И вот — суд. Небольшое помещение. Скамьи для публики. Несколько человек с улицы, заглянувших и присевших с авоськами на коленях. Сбоку и немного поодаль ото всех сидел узкоплечий, невзрачный человек с большими не по возрасту залысинами, с лицом без всякого выражения, с опавшими на глаза веками — от усталости или безучастия к происходящему. Это — прокурор.
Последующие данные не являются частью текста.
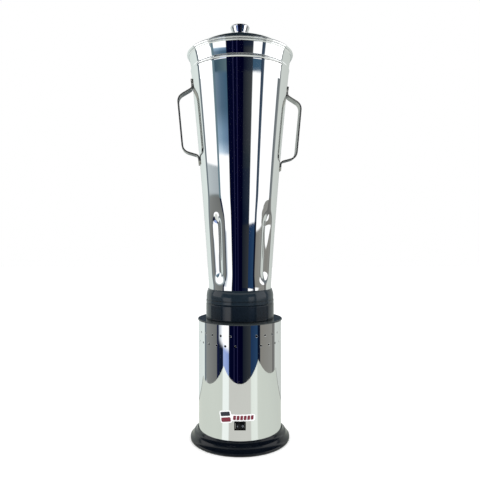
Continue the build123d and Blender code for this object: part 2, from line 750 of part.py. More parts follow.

С азартом, громко, наступательно говорил у меня над головой юрист Лесбума — о моей безответственности, некомпетентности, о нарушении условий договора. Внимательно слушал его судья. И что-то подкатило, сковало: я — под судом. Это какое-то особое состояние, особый гнет. Хоть и с чего? Какая вина? Никакой вины не чувствую. А покалывает: ведь бралась не за свое.
Я сказала — мол, заключая со мной договор, издательство не могло ожидать от меня сугубо профессионального, специального очерка, чуть ли не методического.
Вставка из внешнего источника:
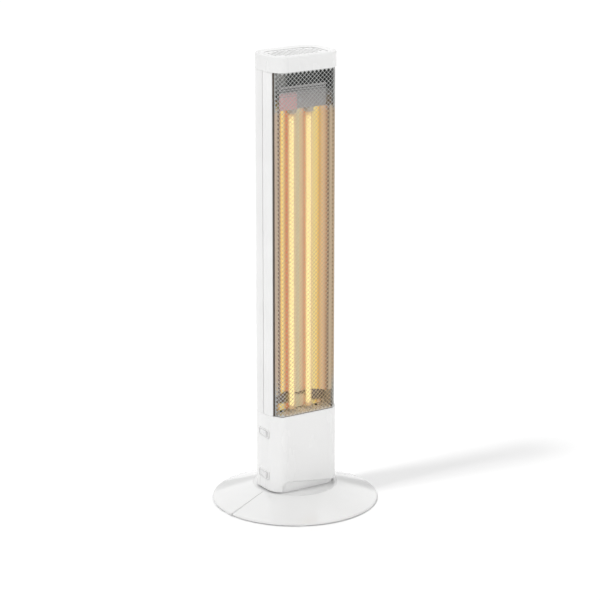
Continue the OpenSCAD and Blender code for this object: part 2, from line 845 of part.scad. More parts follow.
// Heat shield: a channel that carries the reflector and the upper bracket
module heat_shield() {
    wing_l = shield_y - mirror_y - sheet_t - fit_gap;
    color("darkgray") difference() {
        translate([0, shield_y, shelf_z]) linear_extrude(cover_h) {
            translate([-wing_x, 0]) square([2 * wing_x, sheet_t]);
            for (x = [-wing_x, wing_x - sheet_t]) translate([x, -wing_l])
                square([sheet_t, wing_l + sheet_t / 2]);
        }
        translate([0, shield_y - 1, lead_z]) rotate([-90, 0, 0])
            cylinder(r = lead_hole_r, h = sheet_t + 2);
    }
}

// Depth coordinate of the trough's face at x, as a parabola about each lamp
function trough(x) = trough_y - pow(abs(x) - lamp_x, 2) / (4 * focal);

// Reflector: two parabolic troughs side by side, with a flange on each edge
module reflector() {
    n = 28;
    xs = [for (k = [0 : n]) -trough_x + 2 * trough_x * k / n];
    edge = wing_x - fit_gap;
    color("lightgray") translate([0, 0, mirror_z0]) linear_extrude(mirror_z1 - mirror_z0) polygon(concat(
        [[-edge, mirror_y]],
        [for (x = xs) [x, trough(x)]],
        [[edge, mirror_y], [edge, mirror_y + sheet_t]],
        [for (k = [n : -1 : 0]) [xs[k], trough(xs[k]) + sheet_t]],
        [[-edge, mirror_y + sheet_t]]
    ));
}

// Plate under the shelf, with two legs up to it, for the lower caps
module lower_lamp_bracket() {
    depth = 2 * (end_cap_r + bracket_lip);
    color("silver") difference() {
        translate([0, lamp_y - depth / 2, low_cap_z - sheet_t]) {
            translate([-leg_x, 0, 0]) cube([2 * leg_x, depth, sheet_t]);
            for (x = [-leg_x, leg_x - sheet_t]) translate([x, 0, 0])
                cube([sheet_t, depth, shelf_z - shelf_t - low_cap_z + sheet_t]);
        }
        for (s = [-1, 1]) translate([s * lamp_x, lamp_y, 0]) cylinder(r = lead_hole_r, h = far);
    }
}

// Plate above the upper caps, with a bar along its front
module upper_lamp_bracket() {
    w = wing_x - sheet_t - fit_gap;
    color("silver") difference() {
        translate([-w, bar_y, bracket_z]) {
            cube([2 * w, shield_y - bar_y, sheet_t]);
            cube([2 * w, sheet_t, bar_h]);
        }
        for (s = [-1, 1]) translate([s * lamp_x, lamp_y, 0]) cylinder(r = lead_hole_r, h = far);
    }
}

module lamp_tube(s) {
    translate([s * lamp_x, lamp_y, lamp_z0]) difference() {
        cylinder(r = lamp_r, h = lamp_z1 - lamp_z0);
        translate([0, 0, tube_end]) cylinder(r = lamp_r - lamp_wall, h = lamp_z1 - lamp_z0 - 2 * tube_end);
    }
}

module left_lamp_tube() {
    color("lightyellow") lamp_tube(-1);
}

module right_lamp_tube() {
    color("lightyellow") lamp_tube(1);
}

module filament(s) {
    translate([s * lamp_x, lamp_y, lamp_z0 + tube_end])
        cylinder(r = lamp_r - lamp_wall - 1, h = lamp_z1 - lamp_z0 - 2 * tube_end);
}

module left_filament() {
    color("orange") filament(-1);
}

module right_filament() {
    color("orange") filament(1);
}

// Ceramic caps on the ends of both tubes
module lamp_end_caps() {
    color("ivory") for (s = [-1, 1]) translate([s * lamp_x, lamp_y, 0]) {
        translate([0, 0, low_cap_z]) difference() {
            cylinder(r = end_cap_r, h = end_cap_h);
            translate([0, 0, end_cap_h - end_cap_depth]) cylinder(r = lamp_r + fit_gap, h = far);
        }
        translate([0, 0, bracket_z - end_cap_h]) difference() {
            cylinder(r = end_cap_r, h = end_cap_h);
            translate([0, 0, -eps]) cylinder(r = lamp_r + fit_gap, h = end_cap_depth + eps);
        }
    }
}

// Thermal cut-out: a round can on the upper bracket
module thermal_cutout() {
    color("gainsboro") translate([0, cutout_y, bracket_z + sheet_t]) {
        cylinder(r = cutout_r, h = cutout_h - 4);
        cylinder(r = cutout_r - 2, h = cutout_h);
    }
}

// Terminal block on a bridge across the neck's flange
module terminal_block() {
    color("beige") translate([0, block_y, neck_z]) {
        translate([-block_w / 2, -block_d / 2, 0]) cube([block_w, block_d, block_h]);
        translate([-bridge_w / 2, 0, 0]) cube([bridge_w, hd - neck_inset - 1 - block_y, bridge_t]);
    }
}

// Wire along straight runs with ball bends
module wire(path) {
    for (k = [0 : len(path) - 2]) {
        run = path[k + 1] - path[k];
        translate(path[k])
            rotate([0, acos(run[2] / norm(run)), atan2(run[1], run[0])])
            cylinder(r = lead_r, h = norm(run), $fn = 16);
    }
    for (k = [1 : len(path) - 2]) translate(path[k]) sphere(lead_bend_r, $fn = 16);
}

// Leads from the block to the lower caps and, through the cut-out, to the upper caps
module lamp_leads() {
    low = low_cap_z - fit_gap;
    high = bracket_z + fit_gap;
    top = bracket_z + sheet_t + cutout_h + fit_gap;
    block = neck_z + block_h + fit_gap;
    loop = 12;
    color("firebrick") {
        for (s = [-1, 1]) {
            wire([[s * lamp_x, lamp_y, low], [s * lamp_x, lamp_y, low - loop],
                  [s * lead_x, block_y, block + loop + 4], [s * lead_x, block_y, block]]);
            wire([[s * lamp_x, lamp_y, high], [s * lamp_x, lamp_y, top + 3],
                  [s * cutout_r / 2, cutout_y, top + 3], [s * cutout_r / 2, cutout_y, top]]);
        }
        wire([[0, cutout_y, top], [0, cutout_y, lead_z], [0, block_y, lead_z], [0, block_y, block]]);
    }
}

// Plate that closes the back of the lower housing, held by a flange inside the wall
module cord_plate() {
    w = cord_plate_w - 2 * fit_gap;
    h = cord_plate_h - 2 * fit_gap;
    color("white") translate([0, hd, gland_z]) difference() {
        union() {
            translate([-w / 2, -cord_back, -h / 2]) cube([w, cord_back, h]);
            translate([-w / 2 - cord_flange, -cord_back, -h / 2 - cord_flange])
                cube([w + 2 * cord_flange, cord_flange_t, h + 2 * cord_flange]);
        }
        rotate([90, 0, 0]) translate([0, 0, -far / 2]) cylinder(r = gland_r, h = far);
    }
}

// Bushing for the mains cord in that plate
module cable_gland() {
    color("black") translate([0, hd, gland_z]) rotate([-90, 0, 0]) difference() {
        union() {
            translate([0, 0, fit_gap]) cylinder(r = gland_r + gland_lip, h = 2.5);
            translate([0, 0, -cord_back - 1]) cylinder(r = gland_r - fit_gap, h = cord_back + 2);
            translate([0, 0, -cord_back - 3]) cylinder(r = gland_r + 1, h = 3 - fit_gap);
        }
        translate([0, 0, -far / 2]) cylinder(r = gland_bore, h = far);
    }
}

// Switch: a bezel and a box through the wall, with a well for the rocker
module switch_body(z) {
    translate([0, -switch_v, z]) difference() {
        union() {
            translate([-hw - bezel_t, -bezel_l / 2, -bezel_h / 2]) cube([bezel_t, bezel_l, bezel_h]);
            translate([-hw, -body_l / 2, -body_h / 2]) cube([body_depth, body_l, body_h]);
            for (y = [-7, 0, 7]) translate([body_in - eps, y - blade[1] / 2, -blade[2] / 2]) cube(blade);
        }
        translate([-hw - bezel_t - 1, -window_l / 2, -window_h / 2])
            cube([bezel_t + 1 + pivot_in + well_in, window_l, window_h]);
        translate([pivot_x, 0, -far / 2]) cylinder(r = pin_r + run_fit, h = far);
    }
}

module upper_switch() {
    color("white") switch_body(switch_high);
}

module lower_switch() {
    color("white") switch_body(switch_low);
}

// Rocker: two faces in a shallow V on a barrel, tilted so that its front end stands out
module rocker(z) {
    pin_l = body_h - 0.6;
    front = 5.2;
    end = rocker_l / 2;
    translate([pivot_x, -switch_v, z]) rotate(-rocker_tilt) {
        translate([0, 0, -rocker_h / 2]) linear_extrude(rocker_h) {
            polygon([[-front, -end], [1 - front, 0], [-front, end], [-1.5, end],
                     [2, 3], [2, -3], [-1.5, -end]]);
            circle(barrel_r);
        }
        translate([0, 0, -pin_l / 2]) cylinder(r = pin_r, h = pin_l);
    }
}

module upper_rocker() {
    color("gainsboro") rocker(switch_high);
}

module lower_rocker() {
    color("gainsboro") rocker(switch_low);
}

module housing_screws() {
    color("silver") {
        for (s = [-1, 1], p = [front_boss, back_boss])
            translate([s * p[0], p[1], neck_z - flange_t]) screw(flange_t + housing_grip);
        for (s = [-1, 1])
            translate([s * cover_boss[0], cover_boss[1], shelf_z - shelf_t]) screw(shelf_t + cover_grip);
        for (sx = [-1, 1], sy = [-1, 1])
            translate([sx * neck_boss[0], sy * neck_boss[1], disc_z]) screw(disc_t + neck_grip);
    }
}

base_front_half();
base_rear_half();
ballast_plate();
rubber_feet();
base_screws();
swivel_socket();
drive_yoke();
tilt_switch();
tilt_plunger();
turntable();
thrust_washer();
retaining_ring();
neck();
swing_motor();
crank_arm();
crank_roller();
lower_housing();
rear_cover();
left_side_trim();
right_side_trim();
top_cap();
top_vent();
front_grille();
heat_shield();
reflector();
lower_lamp_bracket();
upper_lamp_bracket();
left_lamp_tube();
right_lamp_tube();
left_filament();
right_filament();
lamp_end_caps();
thermal_cutout();
terminal_block();
lamp_leads();
cord_plate();
cable_gland();
upper_switch();
lower_switch();
upper_rocker();
lower_rocker();
housing_screws();
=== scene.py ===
"""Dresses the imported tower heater: shells, grille, lamps, swivel base, finishes and studio.

Sizes are in millimetres in the part's frame: +Z up, the grille faces -Y, and the origin lies
on the floor under the swing axis. Meshes are written in metres.
"""

import logging
import math
from dataclasses import dataclass, field
from enum import Enum
from typing import Any, Callable, Sequence

import bmesh
import bpy
import numpy as np
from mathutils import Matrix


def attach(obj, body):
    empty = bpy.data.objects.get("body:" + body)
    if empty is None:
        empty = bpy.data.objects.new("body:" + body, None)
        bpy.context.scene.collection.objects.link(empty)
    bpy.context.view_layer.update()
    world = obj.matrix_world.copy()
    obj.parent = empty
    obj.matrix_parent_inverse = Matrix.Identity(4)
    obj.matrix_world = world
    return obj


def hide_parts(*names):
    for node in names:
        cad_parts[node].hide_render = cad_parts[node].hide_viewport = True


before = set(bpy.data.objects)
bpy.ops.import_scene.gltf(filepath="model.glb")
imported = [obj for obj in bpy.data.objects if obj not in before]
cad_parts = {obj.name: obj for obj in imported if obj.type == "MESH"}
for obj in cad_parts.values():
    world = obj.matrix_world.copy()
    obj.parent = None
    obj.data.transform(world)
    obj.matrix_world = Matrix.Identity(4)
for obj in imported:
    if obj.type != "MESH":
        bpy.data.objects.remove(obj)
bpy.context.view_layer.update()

MM = 0.001
log = logging.getLogger("heater")


# Shader expressions


def _operator(operation: str, swapped: bool = False) -> Callable:
    """Makes the method of a term for one operation of the Math node.

    Args:
        operation: The operation.
        swapped: Whether the other value stands in front of the term.

    Returns:
        The method.
    """

    def method(self: "Term", other: Any) -> "Term":
        """Combines the term with another value."""
        pair = (other, self) if swapped else (self, other)
        return self.compute(operation, *pair)

    return method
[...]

Судья предоставил слово прокурору, и тот незамедлительно превозмог дрему или безучастность, слегка встряхнул свой мятый портфель, податливо отомкнувшийся, достал из его чрева бумаги и поднялся на невысокую трибуну. Вот тут как раз нервы натянулись. А с чего уж так? О деньгах не думалось, их взять неоткуда. А вот то особое состояние: ты под судом, — оно выкручивало нервы.
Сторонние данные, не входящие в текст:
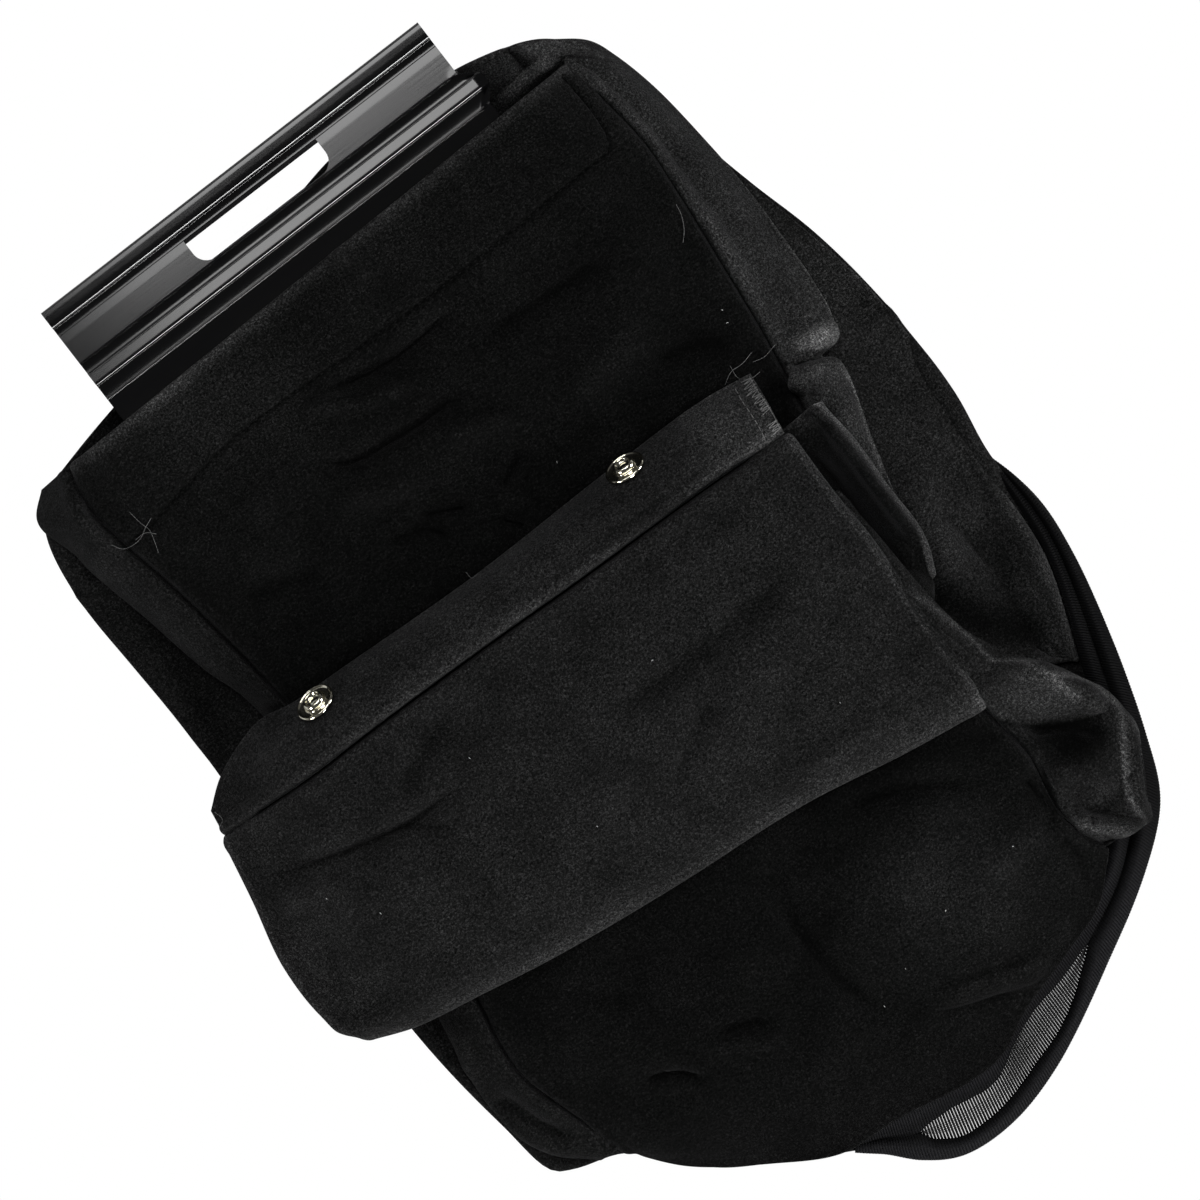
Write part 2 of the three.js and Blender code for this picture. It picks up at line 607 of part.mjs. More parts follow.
// The handle's section is drawn as depth along Y and height along Z, then run along X
function handleSection() {
  const webEnd = WEB_START + WEB_DEPTH;
  const beadCentre = webEnd + GROOVE_WIDTH + BEAD_RADIUS;
  const floor = WEB_WALL / 2;
  const low = floor - CHANNEL_WALL;
  const section = new THREE.Shape();
  section.moveTo(FLANGE_FOOT, 0);
  section.lineTo(CHANNEL_START - 1, 0);
  section.lineTo(CHANNEL_START + 1, low);
  section.lineTo(RIDGE_CENTRE - RIDGE_RADIUS - 0.5, low);
  section.lineTo(RIDGE_CENTRE - RIDGE_RADIUS + 2, 3.4);
  section.lineTo(RIDGE_CENTRE + RIDGE_RADIUS - 2, 3.4);
  section.lineTo(RIDGE_CENTRE + RIDGE_RADIUS, -floor);
  section.lineTo(webEnd + GROOVE_WIDTH, -floor);
  section.absarc(beadCentre, WEB_WALL, BEAD_RADIUS, Math.PI * 1.2, Math.PI * 0.92, false);
  section.lineTo(webEnd + GROOVE_WIDTH - 1, floor);
  section.lineTo(webEnd + 1, floor);
  section.lineTo(webEnd, WEB_WALL);
  section.lineTo(WEB_START, WEB_WALL);
  section.lineTo(WEB_START - 1, floor);
  section.lineTo(RIDGE_CENTRE + RIDGE_RADIUS, floor);
  section.absarc(RIDGE_CENTRE, WEB_WALL, RIDGE_RADIUS, 0, Math.PI, false);
  section.lineTo(RIDGE_CENTRE - RIDGE_RADIUS - 0.5, floor);
  section.lineTo(RIDGE_CENTRE - RIDGE_RADIUS - 5, floor);
  section.lineTo(RIDGE_CENTRE - RIDGE_RADIUS - 6.5, 3.2);
  section.lineTo(RIDGE_CENTRE - RIDGE_RADIUS - 10, 3.2);
  section.lineTo(RIDGE_CENTRE - RIDGE_RADIUS - 12, floor);
  section.lineTo(CHANNEL_START + 1.5, floor);
  section.lineTo(CHANNEL_START, FLANGE_WALL);
  section.lineTo(FLANGE_FOOT, FLANGE_WALL);
  return section;
}

function handSlot(depth) {
  const right = SLOT_LEFT + SLOT_LENGTH;
  const low = WEB_START + 0.5;
  const high = low + SLOT_DEPTH;
  const outline = new THREE.Shape();
  outline.moveTo(SLOT_LEFT, high);
  outline.lineTo(SLOT_LEFT, low + SLOT_CORNER);
  outline.absarc(SLOT_LEFT + SLOT_CORNER, low + SLOT_CORNER, SLOT_CORNER, Math.PI, Math.PI * 1.5, false);
  outline.absarc(right - SLOT_CORNER, low + SLOT_CORNER, SLOT_CORNER, Math.PI * 1.5, Math.PI * 2, false);
  outline.lineTo(right, high);
  const geometry = new THREE.ExtrudeGeometry(outline, { depth, bevelEnabled: false, curveSegments: 6 });
  return geometry.translate(0, 0, -depth / 2);
}

function bagHandle() {
  const options = { depth: HANDLE_LENGTH, bevelEnabled: false, curveSegments: 12 };
  const bar = new THREE.ExtrudeGeometry(handleSection(), options);
  const alongX = new THREE.Matrix4().makeBasis(
    new THREE.Vector3(0, 1, 0),
    new THREE.Vector3(0, 0, 1),
    new THREE.Vector3(1, 0, 0),
  );
  bar.applyMatrix4(alongX).translate(HANDLE_LEFT, 0, 0);
  const end = HANDLE_LEFT + HANDLE_LENGTH;
  const beyond = end + 20;
  const reach = WEB_START + WEB_DEPTH + GROOVE_WIDTH + 3 * BEAD_RADIUS;
  const endCut = prism([
    [end - HANDLE_END_STEP, reach], [end - HANDLE_END_STEP, WEB_START - 1], [end, RIDGE_CENTRE + 2],
    [end, RIDGE_CENTRE - 6], [end - 7, RIDGE_CENTRE - 10], [end - 7, FLANGE_FOOT - 5],
    [beyond, FLANGE_FOOT - 5], [beyond, reach],
  ], -40, 40);
  const handle = add("bag_handle", cut(bar, [handSlot(60), endCut]), gloss());
  handle.position.z = MOUTH_HEIGHT - GAP - POCKET_SLACK - FLANGE_WALL;
}

backPanel();
rimCloth();
meshWindow();
rightSidePanel();
upperLeftGusset();
upperRightGusset();
lowerLeftGusset();
lowerRightGusset();
upperFrontPanel();
handlePocketFacing();
lowerFrontPanel();
sleeveBackPanel();
sleeveFrontPanel();
socketBand();
snapBand();
for (const side of ["left", "right"]) {
  pressStud(side);
  pressSocket(side);
}
bagHandle();

// The origin is under the middle of the bag, on the table
const box = new THREE.Box3().setFromObject(bag, true);
const centre = box.getCenter(new THREE.Vector3());
bag.position.set(-centre.x, -centre.y, -box.min.z);
const chipperVacuumBag = new THREE.Group();
chipperVacuumBag.add(bag);

export default chipperVacuumBag;
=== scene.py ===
import math

import bmesh
import bpy
import numpy as np
from mathutils import Matrix, Vector
from mathutils.bvhtree import BVHTree


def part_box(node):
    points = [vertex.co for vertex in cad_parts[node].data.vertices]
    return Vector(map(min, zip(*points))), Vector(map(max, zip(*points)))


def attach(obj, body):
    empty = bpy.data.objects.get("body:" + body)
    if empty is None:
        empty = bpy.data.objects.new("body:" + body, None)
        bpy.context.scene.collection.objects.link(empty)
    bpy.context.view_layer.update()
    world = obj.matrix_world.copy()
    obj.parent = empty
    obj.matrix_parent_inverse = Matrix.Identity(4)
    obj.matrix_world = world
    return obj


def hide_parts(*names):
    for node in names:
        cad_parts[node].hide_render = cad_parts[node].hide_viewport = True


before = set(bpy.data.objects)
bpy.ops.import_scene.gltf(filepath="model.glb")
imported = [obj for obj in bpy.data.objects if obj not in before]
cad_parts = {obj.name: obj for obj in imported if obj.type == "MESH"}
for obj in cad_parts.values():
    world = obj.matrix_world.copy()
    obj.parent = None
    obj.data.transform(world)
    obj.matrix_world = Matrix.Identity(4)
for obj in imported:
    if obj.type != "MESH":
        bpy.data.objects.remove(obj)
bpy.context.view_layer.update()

MM = 0.001

# The bag's own millimetres: x to the right, y to the mouth, z up, with 0,0 at the middle of the photograph
HANDLE_LEFT = -160.0
FLANGE_FOOT = 236.0
handle_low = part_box("bag_handle")[0]
SHIFT = np.array([handle_low[0] - HANDLE_LEFT * MM, handle_low[1] - FLANGE_FOOT * MM, 0.0001])

# Thicknesses, clearances and heights, as in the CAD part
FELT = 2.6
FACING = 1.6
WOVEN = 1.2
GAP = 0.3
SEAM_GAP = 0.6
MOUTH_HEIGHT = 46.0
CROWN_HEIGHT = 49.0
WAIST_HEIGHT = 31.0
LOWER_CROWN_HEIGHT = 44.0
RIM_RISE = 8.0
SLEEVE_DEPTH = 30.0
SLEEVE_FLOOR = WAIST_HEIGHT + FELT + GAP
SLEEVE_ROOF = SLEEVE_FLOOR + SLEEVE_DEPTH
ON_BACK = FELT + GAP

# The photograph looks straight down, with the bag turned in its frame
FRAME_MM = 720.0
PHOTO_PIXELS = 1200
TURN = math.radians(37.7)
TURN_COS, TURN_SIN = math.cos(TURN), math.sin(TURN)
LENS = 400.0
SENSOR = 36.0
BAG_MIDDLE = 0.03
FLOOR_SIZE = 30.0
FLOOR_DROP = 0.0002

# For the overlocked thread and the lint
rng = np.random.default_rng(7)


# Curves and cloth surfaces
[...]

Выдав каноническое прокурорское вступление, страж закона откуда-то взявшимся свежим властным голосом заговорил в том духе, что выполненный очерк производит положительное впечатление. И с вынутых из портфеля листов, оказавшихся моей рукописью, стал зачитывать вслух отдельные места.
— Все складно и понятно. И не заслуживает надуманных претензий.
Я даже не могла себе представить, что такое бывает.
Лесбум был посрамлен. Но издавать меня все же не стал. И к лучшему… Я стала писать повесть, используя и этот материал, и новые впечатления от повторных поездок в Карелию, в леспромхоз.
С Босняцким я увиделась годы спустя в Переделкине в литфондовском доме. Бывало, идешь по коридору, а из-за обитых в защиту от шума дверей пробивается стук пишущих машинок. Кому как, а мне такой ритм, такая музыка доносящейся работы была по душе. Вроде бы большая творческая мастерская.
Сюда, в дом сходились пообщаться с литфондовских дач Корней Чуковский, Павел Нилин, Вениамин Каверин… Раз в неделю, по четвергам в холле на втором этаже — традиционно литературный вечер. При мне в первый четверг читал стихи Александр Яшин, во второй — писатель-педагог Медынский делился замыслами новой книги. На третий четверг было назначено мое выступление.
Я вообще-то была тут посторонней — жила по путевке мужа, вступившего в Союз писателей. Но у меня вышла книга — «Весна в шинели» (1961 г.). И среди всего прочего в книгу удалось просунуть, обойдя цензуру, «Записки военного переводчика» о последних днях ставки Гитлера в бункере рейхсканцелярии, его самоубийстве и главное — об обнаружении нами Гитлера мертвым, обгоревшим. Виктор Некрасов писал мне: «Прочитал взахлеб. Черт его знает, как это прошло!»
С ранних шагов в литературе вырабатывались рисковые навыки, как провести цензуру. Как удалось на этот раз, расскажу как-нибудь.
Эта первая на запретную тему публикация сенсации не вызвала — тираж был по тем временам маловат: всего 30 тысяч, и этот жгучий материал было нелегко обнаружить среди других рассказов. Все же кто-то из проживавших в переделкинском доме стал его рекламировать, и меня уговорили. Мне предстояло рассказать ничего не ведающим об этом людям о том, что я обнародовала явочным порядком, с немалым риском нарушив молчание, раскрыв «тайну века».